The scarlet-hooded barbet is approximately 17 cm long and weighs 40 to 44 g. The male's entire head, throat, and upper mantle are red but for a bit of black around the eye and bill. The rest of the upperparts are green. Its lower breast is orange and yellow; it has a gray patch on the side and the flanks are streaked with olive. Most of the female's head is also red, but the throat is yellow. It has an orange band on the upper breast and the rest of the underparts are like the male's.

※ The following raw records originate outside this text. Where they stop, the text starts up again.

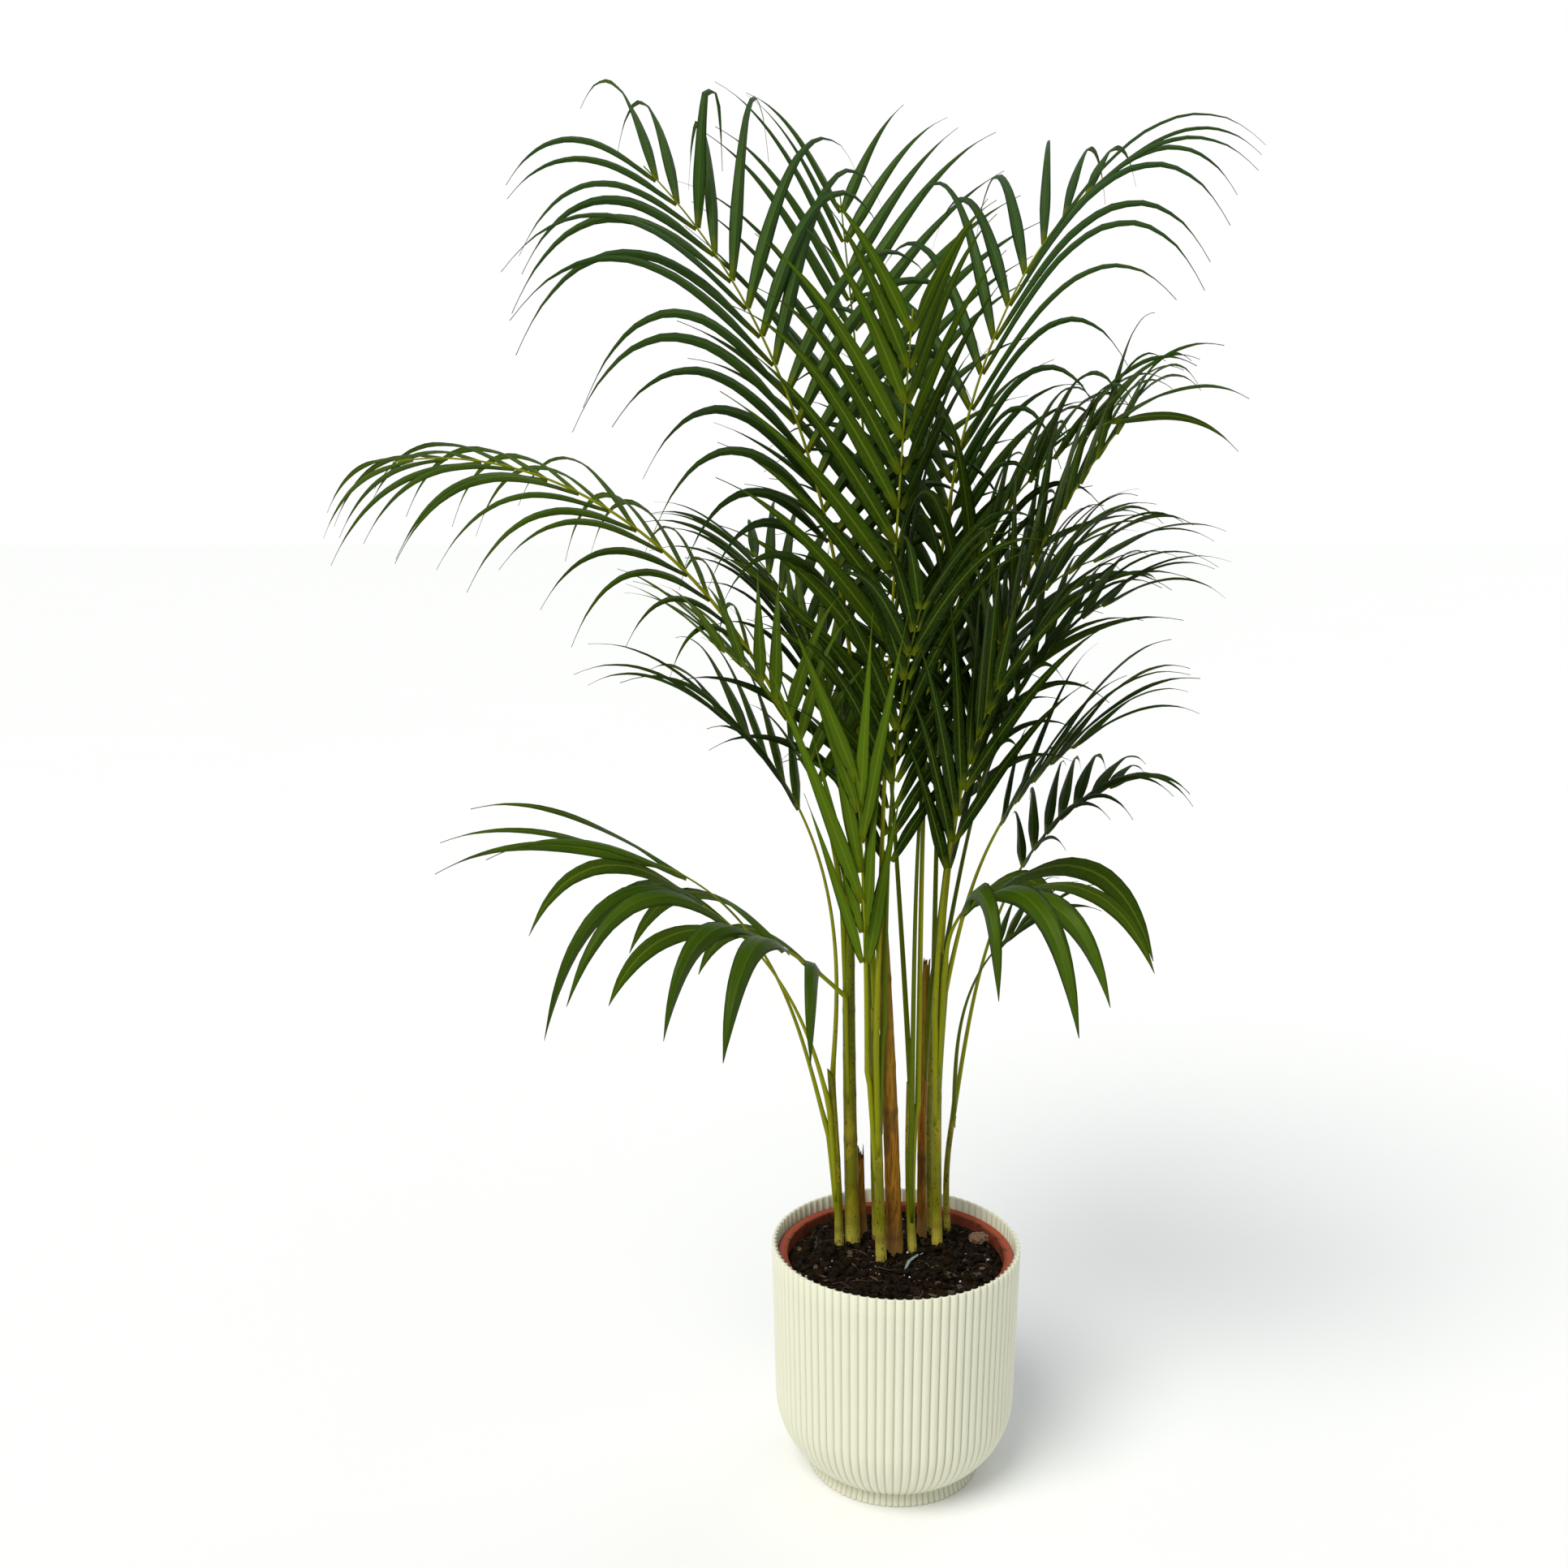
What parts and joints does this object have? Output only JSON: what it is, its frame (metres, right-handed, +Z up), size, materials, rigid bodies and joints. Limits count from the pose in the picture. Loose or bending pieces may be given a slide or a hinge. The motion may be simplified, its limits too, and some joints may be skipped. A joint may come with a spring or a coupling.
{
  "type": "potted palm",
  "caption": "Clump of cane-stemmed arching feather palm fronds growing in a nursery pot that stands inside a round fluted cover pot.",
  "frame": {"origin": "middle of the cover pot's foot, on the surface it stands on", "axes": "+Z up the plant's height; -Y towards the side it is seen from, +X to the right"},
  "size_m": [0.7763, 0.4855, 1.22],
  "materials": {
    "cover_pot": "ivory moulded plastic with fine vertical flutes, satin sheen",
    "nursery_pot": "terracotta-coloured thin moulded plastic, satin",
    "potting_mix": "damp crumbly peat, bark crumbs and white perlite grains, rough",
    "bark": "pale rough broken bark",
    "dry_leaf": "dry faded leaf, matt",
    "green_cane": "smooth waxy yellow-green stem with dark specks",
    "dry_cane": "dry papery brown leaf sheath, matt",
    "leaf": "waxy pleated palm leaf, semi-gloss, yellow-green stalk"
  },
  "bodies": {
    "root": {"outer_pot": "cover_pot", "nursery_pot": "nursery_pot", "soil": "potting_mix", "bark_chunk": "bark", "fallen_leaflet": "dry_leaf", "cane_back_thin": "green_cane", "cane_far_right": "green_cane", "cane_front": "green_cane", "cane_left_dry": "dry_cane", "cane_left_stub": "green_cane", "cane_left_tall": "green_cane", "cane_left_thin": "green_cane", "cane_middle": "green_cane", "cane_middle_dry": "dry_cane", "cane_right_dry": "dry_cane", "cane_right_tall": "green_cane", "frond_back_left": "leaf", "frond_back_right": "leaf", "frond_back_tall": "leaf", "frond_front_dark": "leaf", "frond_front_right_arch": "leaf", "frond_front_tall": "leaf", "frond_front_young": "leaf", "frond_left_back": "leaf", "frond_left_inner": "leaf", "frond_left_low_front": "leaf", "frond_long_left": "leaf", "frond_low_left_lower": "leaf", "frond_low_left_middle": "leaf", "frond_low_left_upper": "leaf", "frond_low_right": "leaf", "frond_low_right_fan": "leaf", "frond_low_right_small": "leaf", "frond_right_front": "leaf", "frond_right_inner": "leaf", "frond_right_middle": "leaf", "frond_right_tall": "leaf", "frond_right_upper": "leaf", "frond_top_left": "leaf", "frond_top_middle": "leaf", "frond_top_right": "leaf"}
  },
  "joints": []
}
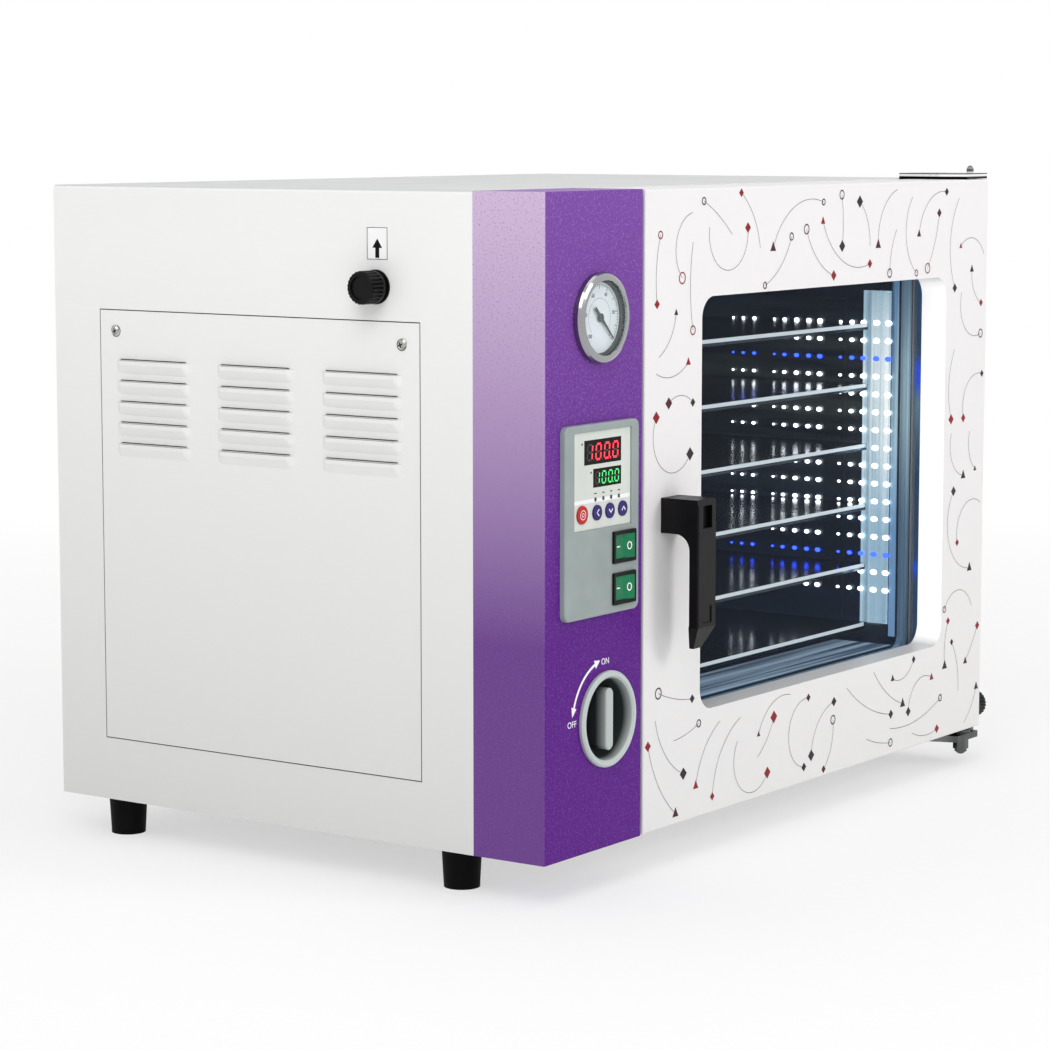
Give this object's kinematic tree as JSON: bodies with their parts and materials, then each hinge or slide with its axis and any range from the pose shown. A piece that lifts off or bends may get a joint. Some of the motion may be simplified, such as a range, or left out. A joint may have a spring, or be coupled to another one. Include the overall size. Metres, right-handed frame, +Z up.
{
  "type": "vacuum oven",
  "caption": "Bench vacuum oven: shelved steel chamber behind a thick glazed door, a control column on the left with gauge, controller and valve, and a louvred side access panel.",
  "frame": {"origin": "on the bench surface under the middle of the cabinet's footprint", "axes": "+X to the right of someone facing the door, +Y to the back, +Z up"},
  "size_m": [0.7721, 0.5731, 0.5579],
  "materials": {
    "white_coat": "smooth white powder coat",
    "purple_coat": "textured purple powder coat",
    "stainless": "brushed",
    "polished_steel": "polished",
    "zinc_steel": "zinc plated",
    "black_plastic": "matt moulded black",
    "black_rubber": "matt black",
    "silicone": "translucent grey silicone",
    "clear_glass": "clear",
    "clear_plastic": "clear extrusion",
    "light_board": "white board",
    "grey_plastic": "satin blue-grey",
    "pale_plastic": "satin off-white",
    "display_plastic": "dark tinted",
    "green_plastic": "green",
    "red_plastic": "red",
    "blue_plastic": "blue",
    "gauge_white": "white printed dial",
    "gauge_black": "black",
    "brass": "machined",
    "heater_foil": "foil faced",
    "mineral_wool": "fibrous"
  },
  "bodies": {
    "cabinet": {"outer_shell": "white_coat", "base_pan": "white_coat", "back_cover": "white_coat", "side_access_panel": "white_coat", "front_bulkhead": "white_coat", "control_column": "purple_coat", "chamber": "stainless", "shelf_racks": "stainless", "vacuum_port": "stainless", "shelf_1": "stainless", "shelf_2": "stainless", "shelf_3": "stainless", "shelf_4": "stainless", "shelf_5": "stainless", "shelf_6": "stainless", "upper_hinge_bracket": "polished_steel", "lower_hinge_bracket": "polished_steel", "hinge_pins": "polished_steel", "gauge_bezel": "polished_steel", "fasteners": "zinc_steel", "chamber_stands": "zinc_steel", "vacuum_pipes": "zinc_steel", "vent_valve_body": "black_plastic", "switch_housings": "black_plastic", "power_inlet": "black_plastic", "rubber_feet": "black_rubber", "door_gasket": "silicone", "gauge_glass": "clear_glass", "light_covers": "clear_plastic", "light_boards": "light_board", "controller_bezel": "grey_plastic", "valve_cup": "grey_plastic", "controller_module": "pale_plastic", "display_windows": "display_plastic", "gauge_dial": "gauge_white", "gauge_case": "gauge_black", "valve_body": "brass", "heater_plates": "heater_foil", "insulation": "mineral_wool"},
    "door": {"door_outer_pan": "white_coat", "door_inner_pan": "white_coat", "door_glass": "clear_glass", "glass_seal": "black_rubber", "door_blocks": "zinc_steel", "door_bushings": "brass"},
    "handle": {"handle_grip": "black_plastic", "handle_screw_cover": "black_plastic", "handle_spindle": "stainless", "latch_tongue": "stainless"},
    "light_rocker": {"light_rocker": "green_plastic"},
    "power_rocker": {"power_rocker": "green_plastic"},
    "key_power": {"key_power": "red_plastic"},
    "key_left": {"key_left": "blue_plastic"},
    "key_down": {"key_down": "blue_plastic"},
    "key_up": {"key_up": "blue_plastic"},
    "valve_grip": {"valve_grip": "grey_plastic"},
    "vent_knob": {"vent_knob": "black_plastic"},
    "thumb_knob": {"hinge_thumb_knob": "black_plastic"},
    "pointer": {"gauge_pointer": "gauge_black"}
  },
  "joints": [
    {"name": "door_swing", "type": "hinge", "parent": "cabinet", "child": "door", "pos_m": [0.344, -0.23675, 0.29], "axis": [0, 0, 1], "range_deg": [0, 110]},
    {"name": "handle_turn", "type": "hinge", "parent": "door", "child": "handle", "pos_m": [-0.1845, -0.24775, 0.288], "axis": [0, -1, 0], "range_deg": [0, 90]},
    {"name": "light_switch", "type": "hinge", "parent": "cabinet", "child": "light_rocker", "pos_m": [-0.2594, -0.24975, 0.2705], "axis": [0, 0, 1], "range_deg": [0, 16]},
    {"name": "power_switch", "type": "hinge", "parent": "cabinet", "child": "power_rocker", "pos_m": [-0.2594, -0.24975, 0.238], "axis": [0, 0, 1], "range_deg": [0, 16]},
    {"name": "key_power_press", "type": "slide", "parent": "cabinet", "child": "key_power", "axis": [0, 1, 0], "range_m": [0, 0.0008], "stiffness_N_per_m": 300},
    {"name": "key_left_press", "type": "slide", "parent": "cabinet", "child": "key_left", "axis": [0, 1, 0], "range_m": [0, 0.0008], "stiffness_N_per_m": 300},
    {"name": "key_down_press", "type": "slide", "parent": "cabinet", "child": "key_down", "axis": [0, 1, 0], "range_m": [0, 0.0008], "stiffness_N_per_m": 300},
    {"name": "key_up_press", "type": "slide", "parent": "cabinet", "child": "key_up", "axis": [0, 1, 0], "range_m": [0, 0.0008], "stiffness_N_per_m": 300},
    {"name": "valve_turn", "type": "hinge", "parent": "cabinet", "child": "valve_grip", "pos_m": [-0.275, -0.24775, 0.136], "axis": [0, -1, 0], "range_deg": [0, 90]},
    {"name": "vent_turn", "type": "hinge", "parent": "cabinet", "child": "vent_knob", "pos_m": [-0.36, -0.08925, 0.471], "axis": [-1, 0, 0], "range_deg": [0, 340]},
    {"name": "thumb_turn", "type": "hinge", "parent": "cabinet", "child": "thumb_knob", "pos_m": [0.36, -0.22575, 0.049], "axis": [1, 0, 0], "range_deg": [0, 340]},
    {"name": "pointer_turn", "type": "hinge", "parent": "cabinet", "child": "pointer", "pos_m": [-0.287, -0.24775, 0.449], "axis": [0, -1, 0], "range_deg": [0, 270]}
  ]
}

==Distribution and habitat==

The scarlet-hooded barbet is found in the upper Amazon Basin where eastern Peru, western Brazil, and a bit of western Bolivia meet. More than half of its range is in Peru. It inhabits bamboo and Heleconia in dense understory, always within approximately 150 m of rivers and oxbow lakes. It can also be found in overgrown gardens near rivers and on river islands. In elevation it ranges from approximately 150 to 850 m.

==Behavior==
===Feeding===

The scarlet-hooded barbet's diet is approximately 60% fruits such as figs and Cecropia seeds and 40% insects and other arthropods of many kinds. It also eats flowers and nectar. It forages from near the ground up to approximately 11 m by gleaning fruits and probing dead leaf clusters for insects. It joins mixed-species foraging flocks.

===Breeding===

The scarlet-hooded barbet nests in Peru in July and possibly. Like all New World barbets, it excavates a nest hole, usually in a tree, but virtually nothing else is known about its breeding phenology.

===Vocalization===

The scarlet-hooded barbet's song is "a fast 'oop-oop-oop-'" .

==Status==

The IUCN has assessed the scarlet-hooded barbet as being of Least Concern. However, "[further] data [are] required on its breeding habits and requirements."